Why This Matters in Product Systems

This architecture shift matters because modern product teams inherit its consequences. If a team is choosing between retrieval, long-context prompting, smaller specialized models, or heavier generative workflows, they are operating in a world shaped by transformer strengths and costs.

Understanding why transformers replaced RNNs gives better intuition about context handling, scaling behavior, latency tradeoffs, and why newer systems are designed the way they are. That is useful long after the history lesson itself.

If your team is turning those model choices into a real AI roadmap, QuirkyBit's AI consulting service is designed around connecting architecture decisions to actual product delivery and workflow outcomes.

Common Misunderstandings

Did RNNs fail because they were badly designed?

No. They were a serious and important solution for sequence modeling. Transformers simply turned out to be a better general architecture for many modern workloads.

Do transformers have no weaknesses compared with RNNs?

No. Attention can be expensive, especially with long contexts. Transformers won despite those costs, not because they are cost-free.

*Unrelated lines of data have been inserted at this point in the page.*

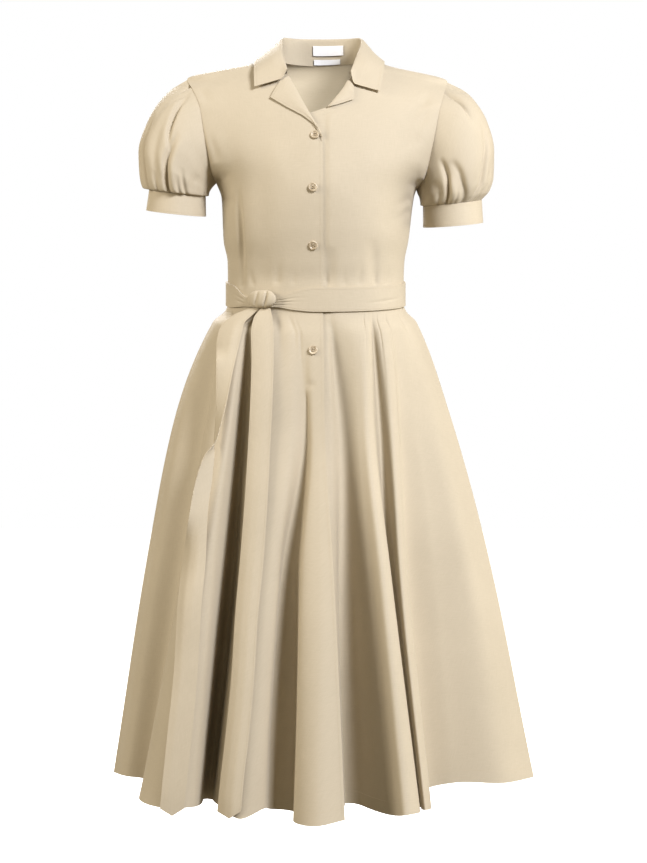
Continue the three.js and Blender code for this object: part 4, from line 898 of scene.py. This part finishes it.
fall, roll, stand = np.linspace(3, 1.3, 26), np.linspace(1.24, 0.8, 14), np.linspace(0.7, 0, 12)
collar_places = np.linspace(0, len(COLLAR_STATIONS) - 1, COLLAR_COLUMNS)
collar_grid = np.swapaxes(collar_point(collar_places, np.concatenate([fall, roll, stand])), 0, 1)

# The back goes up to the stand's seam, just behind it
stand_seam = collar_point(np.linspace(3, 7, 81), 0)[0]
top = back_grid[-1]
joined = read_at(top[:, 0], stand_seam[:, 0], stand_seam)
joined[:, 0] = top[:, 0]
joined += [0, STAND_BEHIND, STAND_ABOVE]
back_grid = np.concatenate([back_grid, mix(top, joined, 0.5)[None], joined[None]])


def lapel_grid(table, inwards, split):
    """Turned-out top of a front: rows from the bottom up, columns from the roll to the edge."""
    s = np.linspace(0, len(table) - 1, (len(table) - 1) * split + 1)[:, None]
    roll_x, roll_z, edge_x, edge_z = (np.interp(s, range(len(table)), values) for values in zip(*table))
    q = np.linspace(0, 1, LAPEL_COLUMNS)[None, :]
    out, beyond = (curve(q) for curve in curves_of(LAPEL_ACROSS))
    x = mix(roll_x, edge_x, q) + inwards * beyond
    return off_bodice(x, mix(roll_z, edge_z, q), out * np.ones_like(x))


lapel_right = lapel_grid(RIGHT_LAPEL, 1, 8)[:, ::-1]
lapel_left = lapel_grid(LEFT_LAPEL, -1, 10)


def knot_point(across, up, front):
    flank = np.sqrt(np.maximum(1 - KNOT_FLANK * across ** 4, 0))
    half = (KNOT_TO - KNOT_FROM) / 2
    x = KNOT_FROM + half + half * across * np.sqrt(1 - KNOT_BOW * up ** 4)
    z = KNOT_LEVEL + KNOT_TALL / 2 * up * flank
    swell = np.sqrt(np.maximum((1 - across ** 2) * (1 - up ** 2), 0))
    crease = np.zeros_like(x)
    for at, width, depth in KNOT_CREASES:
        crease = crease + depth * np.exp(-((across - at - KNOT_LEAN * up) / width) ** 2)
    out = KNOT_LEAST + KNOT_OUT * swell ** 0.5 - crease * swell if front else 0 * x
    rear = bodice_face(x, WAIST_LEVEL)[..., 1] - KNOT_REAR
    return np.stack([x, rear - out, z], -1)


knot_across, knot_up = np.meshgrid(np.linspace(-1, 1, KNOT_COLUMNS),
                                  np.linspace(-1, 1, KNOT_ROWS))
knot_front = knot_point(knot_across, knot_up, True)


def depth_about(x, z):
    """Foremost depth of the skirt about a reading of the front view."""
    y = SKIRT_GUESS
    for _ in range(3):
        near = [brought(x + shift, y, z) for shift in np.linspace(-TAIL_REACH, TAIL_REACH, 5)]
        found = [skirt_depth(point[0], point[2]) for point in near]
        if np.all(np.isnan(found)):
            return np.nan
        y = np.nanmin(found)
    return y


def tail_grid(table):
    """A tail of the belt, from its tip up to the knot."""
    last = len(table) - 1
    s = np.linspace(last, 0, last * TAIL_SPLIT + 1)
    level, start, end, lean = (column(range(last + 1), values)(s) for values in zip(*table))
    across = np.linspace(0, 1, TAIL_COLUMNS)
    coarse = np.linspace(0, 1, 4)
    depths = np.array([[depth_about(mix(f, t, c), z) - TAIL_OFF for c in coarse]
                       for z, f, t in zip(level, start, end)])
    for row in range(len(depths) - 2, -1, -1):
        depths[row] = np.where(np.isnan(depths[row]), depths[row + 1], depths[row])
    for _ in range(TAIL_EASE):
        depths[1:-1] = np.minimum(depths[1:-1], (depths[:-2] + depths[2:]) / 2)
    fine = np.stack([column(coarse, row)(across) for row in depths])
    lean = lean[:, None]
    y = mix(fine, depths.min(1)[:, None], ease(np.abs(lean) / LEAN_FADE)) + lean * across
    x = mix(start[:, None], end[:, None], across)
    near_tip = np.clip(1 - (last - s) / 0.5, 0, 1)[:, None]
    tip = TAIL_TIP * (1 - np.abs(2 * across - 1)) * near_tip
    return brought(x, y, level[:, None] - tip)


tail_right = tail_grid(RIGHT_TAIL)
tail_left = tail_grid(LEFT_TAIL)

# Meshes
MM = 0.001
SHARP_ANGLE = 55
STITCH_PITCH = 3.2
STITCH_RISE = 0.28
STITCH_SINK = 0.1
STITCH_HALF = 0.36
STITCH_POINTS = 5
THREAD_RADIUS = 0.2
THREAD_SIDES = 4
THREAD_TAPER = 0.5
THREAD_SIDEWAYS = (0.31, 0.12, 0.94)
BUTTON_SIDES = 72
BUTTON_RINGS = 44

# Section of a button, in shares of its radius and thickness: the dished face and its rim from the
# middle out, then the edge and the back from the rim in
BUTTON_SHARES = (0, 0.6, 0.7, 0.86, 0.97, 1)
BUTTON_HEIGHTS = (0.62, 0.66, 0.92, 1, 0.8, 0.6)
BUTTON_BACK_SHARES = (1, 1, 1, 1, 0.86, 0.02)
BUTTON_BACK_HEIGHTS = (0.45, 0.3, 0.18, 0.08, 0, 0)
HOLE_OFF = 1.35
HOLE_RADIUS = 0.75
HOLE_DEPTH = 0.5
STRAND_OFF = 0.28


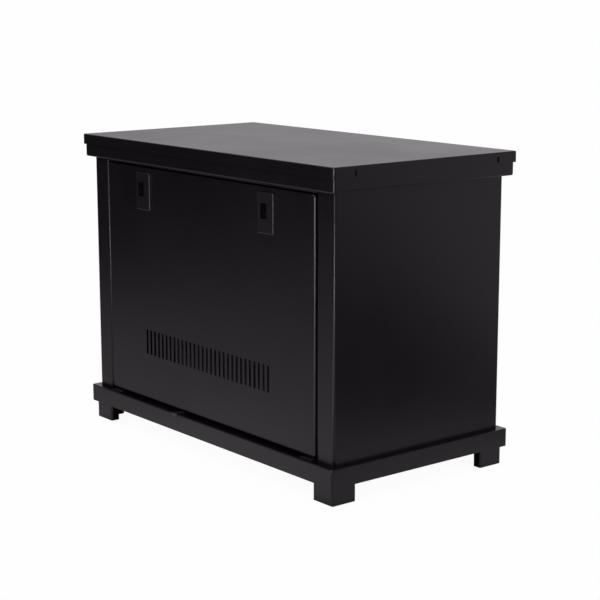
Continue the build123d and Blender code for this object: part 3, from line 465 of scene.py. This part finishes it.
# ---------------------------------------------------------------- mat under the batteries
def build_mat():
    """Rubber mat with ribs that run front to back."""
    left, right, front, back = -286.9, 286.9, -125.9, 105.9
    underside, groove = 57.55, 58.75
    end_width, end_drop = 0.5, 0.25
    ribs = 164
    # (share of the rib pitch, z)
    rib_profile = ((0.0, groove), (0.28, 58.8), (0.42, 59.3),
                   (0.56, 59.45), (0.72, 59.45), (0.86, 59.3))
    pitch = (right - left) / ribs
    outline = [(left + (i + share) * pitch, z) for i in range(ribs) for share, z in rib_profile]
    outline.append((right, groove))
    mesh = bmesh.new()
    rows = [add_row(mesh, [(x, y, z - drop) for x, z in outline])
            for y, drop in ((front, end_drop), (front + end_width, 0.0),
                            (back - end_width, 0.0), (back, end_drop))]
    low_front, low_back = [
        add_row(mesh, [(x, y, underside) for x, _ in outline]) for y in (front, back)]
    columns = range(len(outline) - 1)
    for near, far in zip(rows, rows[1:]):
        for j in columns:
            add_quad(mesh, near, far, j, j + 1)
    for j in columns:
        add_quad(mesh, low_front, rows[0], j, j + 1)
        add_quad(mesh, rows[-1], low_back, j, j + 1)
        add_quad(mesh, low_back, low_front, j, j + 1)
    for j in (0, -1):
        mesh.faces.new([low_front[j]] + [row[j] for row in rows] + [low_back[j]])
    fit("ribbed_mat", mesh, "seal_rubber", crisp=50.0, replaces="battery_mat")


build_mat()


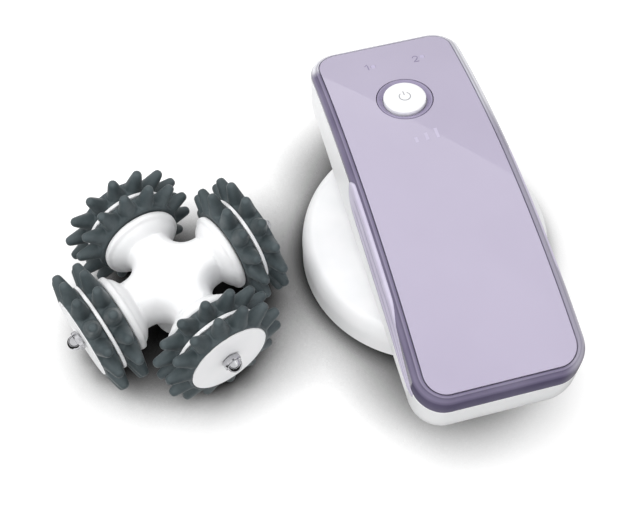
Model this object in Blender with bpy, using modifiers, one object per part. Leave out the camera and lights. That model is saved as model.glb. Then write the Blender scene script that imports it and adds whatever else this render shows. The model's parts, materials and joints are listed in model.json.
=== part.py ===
"""Powered body massager: a flat handheld unit standing on its round drive base, and the star-shaped
head with four spiked rollers lying beside it, taken off, with its skin side up.

Metres, +Z up. The origin is the centre of the drive base on the table. The handle runs along Y,
with the power button towards +Y.
"""

import math

import bmesh
import bpy
from mathutils import Matrix, Vector

# Fits and resolution that every piece shares
GAP = 0.0003
RUNNING_GAP = 0.00012
OVERRUN = 0.003
ROUND_STEPS = 40
MEDIUM_STEPS = 28
FLANGE_STEPS = 16
SMALL_STEPS = 12

# Handle, outside form
HANDLE_LENGTH = 0.1674
HANDLE_WIDTH = 0.0657
HANDLE_CENTRE_Y = -0.0062
HANDLE_CORNER_RADIUS = 0.0122
HANDLE_CROWN_HEIGHT = 0.0620
HANDLE_ARCH_RADIUS = 0.334
RIM_DROP = 0.0030
RIM_WIDTH_SIDE = 0.0039
RIM_WIDTH_END = 0.0021
RIM_BEVEL_SHARES = ((0.30, 0.36), (0.62, 0.10))
HULL_ROUND_WIDTH = 0.0090
HULL_ROUND_HEIGHT_SHARE = 0.34965
SIDE_SEGMENTS = 10
CORNER_SEGMENTS = 4
ROUND_RINGS = 3

# Handle, shells
CASING_WALL = 0.0028
CASING_FLOOR = 0.0024
COVER_SIDE_WALL = 0.0036
COVER_PLATE = 0.0022
SIDE_BAND_DROP = 0.0044
END_BAND_DROP = 0.0122
BAND_RAMP_SHARES = (0.55, 0.93)
PANEL_THICKNESS = 0.0010
PANEL_CORNER_RADIUS = 0.0083

# Side grips
GRIP_DEPTH = 0.0018
GRIP_TOP_DROP = 0.0012
GRIP_START_SHARE = -0.145
GRIP_TIP_SHARE = 0.885
GRIP_FALL_SHARES = (0.50, 0.77)
GRIP_LOWER_SHARES = (
    (-0.130, 0.62), (-0.06, 0.575), (0.20, 0.54), (0.55, 0.52), (0.78, 0.51), (0.85, 0.56), (0.885, 0.62),
)
GRIP_TOP_POINTS = 14

# Power button, its bezel and the two indicator lights
BUTTON_FROM_END = 0.0383
BUTTON_RADIUS = 0.0089
BUTTON_FLANGE = 0.0008
BUTTON_DOME = 0.0005
BUTTON_SINK = 0.0006
BUTTON_SKIRT = 0.0046
BUTTON_FLANGE_HEIGHT = 0.0010
BUTTON_STEM_RADIUS = 0.0018
BUTTON_TRAVEL = 0.0010
BEZEL_RADIUS = 0.0118
BEZEL_SINK = 0.0011
BEZEL_LIP = 0.0004
BEZEL_DEPTH = 0.0042
LIGHT_RADIUS = 0.0011
LIGHT_AHEAD = 0.0230
LIGHT_XS = (-0.0068, 0.0148)
LIGHT_BRIDGE_THICKNESS = 0.0012
LIGHT_BRIDGE_WIDTH = 0.0030

# Control board under the button, square to the button's travel
BOARD_WIDTH = 0.0330
BOARD_THICKNESS = 0.0016
BOARD_BEHIND = 0.0055
BOARD_POST_CLEARANCE = 0.0023
SWITCH_WIDTH = 0.0062
SWITCH_HEIGHT = 0.0036
PLUNGER_RADIUS = 0.0017
PLUNGER_STICKOUT = 0.0014
CHIP_SIZE = (0.0090, 0.0070, 0.0014)
CHIP_PLACE_SHARES = (-0.18, 0.55)
LED_SIZE = 0.0020
SOLDER_SINK = 0.0002
CAPACITOR_RADIUS = 0.0030
CAPACITOR_HEIGHT = 0.0070
CAPACITOR_PLACE_SHARES = (0.30, 0.40)
BOARD_POST_RADIUS = 0.0026
BOARD_POST_SHARE = 0.36
BOARD_PIN_RADIUS = 0.0011

# Batteries and the charging inlet
CELL_RADIUS = 0.00725
CELL_LENGTH = 0.0495
CELL_NUB_RADIUS = 0.0026
CELL_NUB_LENGTH = 0.0010
CELL_PITCH = 0.0150
CELL_COUNT = 3
CONTACT_THICKNESS = 0.0005
CONTACT_WIDTH_SHARE = 0.80
TRAY_FLOOR = 0.0012
TRAY_END = 0.0014
TRAY_HEIGHT = 0.0085
TRAY_END_HEIGHT = 0.0150
TRAY_FAR_Y = -0.0180
JACK_WIDTH = 0.0090
JACK_LENGTH = 0.0110
JACK_HEIGHT = 0.0082
JACK_NOSE_RADIUS = 0.0038
JACK_BORE_RADIUS = 0.0027
JACK_PIN_RADIUS = 0.0009
JACK_SETBACK = 0.0009
JACK_BELOW_BOARD = 0.0006
JACK_STEPS = 18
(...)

Was attention the only reason?

Attention was the central architectural reason, but hardware efficiency, scaling behavior, and ecosystem momentum also mattered.

FAQ

Why did transformers replace RNNs in simple terms?

Because they handle long-range context better and train much more efficiently on modern hardware.

What was the main weakness of RNNs?

Important information had to be carried step by step through a running hidden state, which made long-range dependencies and scaling harder.

Why are transformers easier to parallelize?

Because they can process interactions across many tokens in parallel instead of updating one timestep at a time.

Are RNNs still used anywhere?

Yes. They can still be useful in smaller, streaming, or specialized sequence settings where recurrence remains a practical fit.